So I feel just fine putting my elbows on the table gently but if my wife reaches for my steak, they are ready to fend her off!


----------



## KenOC (Mar 7, 2011)

My dinners are, as Thomas Hobbes said, nasty, brutish, and short. And that's the way I like 'em, mate!


----------



## Art Rock (Nov 28, 2009)

In Holland, it is often seen as a compliment to finish the food that's put on the table. In China it's an insult to the hosts.


----------



## Jos (Oct 14, 2013)

TwoFlutesOneTrumpet said:


> No sex while eating, is the rule in our house.


Hahaha !! I feel a Seinfeld quote coming up (ooh uhr)


----------



## TwoFlutesOneTrumpet (Aug 31, 2011)

KenOC said:


> My dinners are, as Thomas Hobbes said, nasty, brutish, and short. And that's the way I like 'em, mate!


Hobbes was referring to Medieval peasant life but I guess you could apply it to your food too


----------



## TwoFlutesOneTrumpet (Aug 31, 2011)

Art Rock said:


> In Holland, it is often seen as a compliment to finish the food that's put on the table. In China it's an insult to the hosts.


That's because it means you likely ate their cat.


----------



## pcnog11 (Nov 14, 2016)

TwoFlutesOneTrumpet said:


> No sex while eating, is the rule in our house.


Vice versa????????


----------



## Vaneyes (May 11, 2010)

None.


----------



## Huilunsoittaja (Apr 6, 2010)

My usual dinner at home (maybe 3-4 nights a week)

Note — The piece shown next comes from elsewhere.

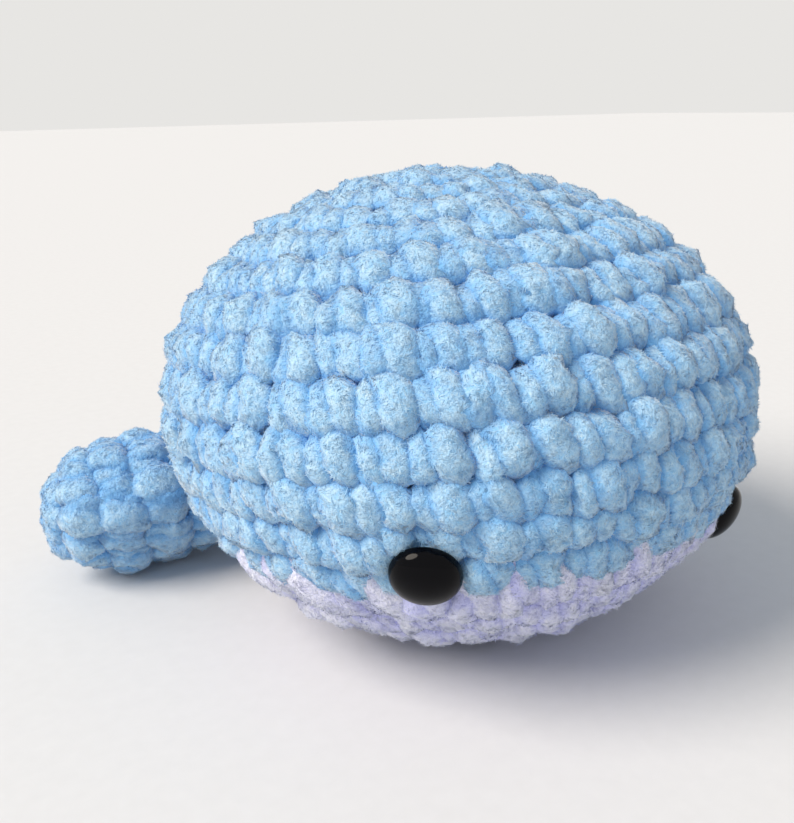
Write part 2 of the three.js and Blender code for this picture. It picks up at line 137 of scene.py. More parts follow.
# Where the colours meet, blue legs close to a point below, and white ones rise to one between them
BLUE_POINT = (
    (-0.16, 0.98, 5.3, 1.3), (-0.16, 0.98, 4.3, 1.8), (-0.20, 0.72, 3.1, 2.5),
    (-0.25, 0.47, 2.95, 2.7), (-0.24, 0.26, 3.1, 2.6), (-0.19, 0.13, 4.0, 2.3),
    (-0.15, 0.17, 5.3, 1.3),
    (0.04, 0.17, 5.3, 1.3), (0.07, 0.12, 4.1, 2.6), (0.13, 0.27, 3.3, 3.1), (0.16, 0.50, 3.1, 3.1),
    (0.12, 0.78, 2.9, 2.6), (0.06, 1.02, 4.2, 1.9), (0.05, 1.0, 5.3, 1.3),
)
WHITE_POINT = (
    (-0.30, 0.80, 5.3, 1.3), (-0.30, 0.82, 4.2, 2.4), (-0.27, 0.62, 3.1, 2.8),
    (-0.22, 0.25, 2.9, 2.7), (-0.12, -0.15, 2.6, 2.0), (-0.04, -0.62, 2.9, 1.4),
    (-0.02, -0.78, 4.8, 1.0),
    (0.02, -0.78, 4.8, 1.0), (0.05, -0.60, 2.9, 1.5), (0.15, -0.15, 2.5, 2.2),
    (0.23, 0.25, 2.9, 3.0), (0.27, 0.62, 3.1, 3.2), (0.30, 0.84, 4.2, 2.6),
    (0.31, 0.80, 5.3, 1.3),
)
STITCH_LEAN = 0.22
# Past this turn from the front, stitches shift until every round begins and ends straight behind
JOIN_SPREAD = math.radians(105)
# How uneven the work is, as shares of a stitch, a row or a radius, and millimetres of depth
UNEVEN_WIDTH = 0.05
UNEVEN_LEAN = 0.3
UNEVEN_ROW = 0.03
UNEVEN_DROP = 0.025
UNEVEN_PLACE = 0.05
UNEVEN_STITCH = 0.04
UNEVEN_LEG = 0.07
UNEVEN_DEPTH = 0.3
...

1. Cook half my food in microwave
2. Eat the other half (something fresh like vegetables) in the kitchen while I watch the food finish cooking
3. Eat the cooked stuff in 5 minutes at my table (as long as it's not too hot, or otherwise I let it cool down) with my filtered water bottle as my drink
4. Put dishes (if any, might just be a fork) in the sink, and throw all the other trash away
5. End. 

Yo ho, yo ho, the hermit's life for me!


----------